What's a decent way to detect congestion, and what's the best way to 
handle it?

The current RX way of three nacks in a row is hardly adequate - UDP 
packets can and do get reordered!

Also, running at wire speed does not prevent the odd TCP packet sneak 
in and cause a drop at the uplink (as seen from the receiver) - here 
an optimistic retransmit (for example in the second half of the xmit 
window) without reducing window sizes or waiting for acks helps a lot.

But in a chronic congestion scenario (e.g. two streams ending up on 
the same receiver) this does not help: even the re-transmitted packet 
has a reasonable chance of getting dropped and the protocol is running 
  at retransmit-timeout speed again. (it's actually worse: 
retransmitting wildly, even if insured only once per packet, almost 
doubles the traffic -worst case- and increases the chances for drops). 
Here slowing down at the sender helps keeping the timeouts out of the 
game.

In the above scenario the sender actually knows a lot upon ack - how 
fast the receiver is digesting packets and what holes he's got.

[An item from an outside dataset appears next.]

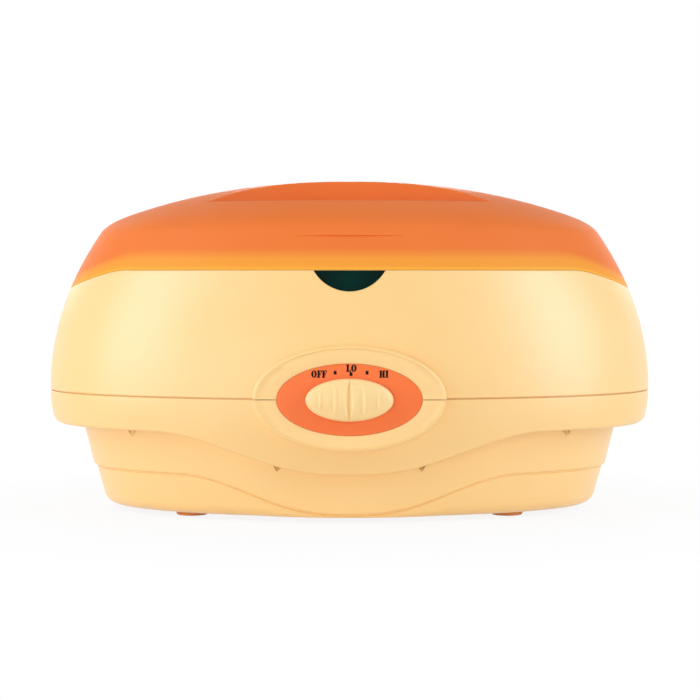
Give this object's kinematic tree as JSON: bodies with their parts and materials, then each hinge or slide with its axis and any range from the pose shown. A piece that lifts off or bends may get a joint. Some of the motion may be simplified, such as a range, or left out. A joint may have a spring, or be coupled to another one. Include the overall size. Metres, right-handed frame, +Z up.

What 
would you conclude if you received an ACK looking like

----++++++++++++++++----++++--------+++++----++++++++++++ ?

Common practice suggests keeping sender & receive at the same pace is 
best, hence reducing the window would be the answer. But the price is 
high as the pace can change and the sender would know only late 
because of latency! And since memory is cheap, perhaps always filling 
big windows with lots (200? 500?) of packets assuming efficient 
queueing and dealing with drops is better, even under congestion?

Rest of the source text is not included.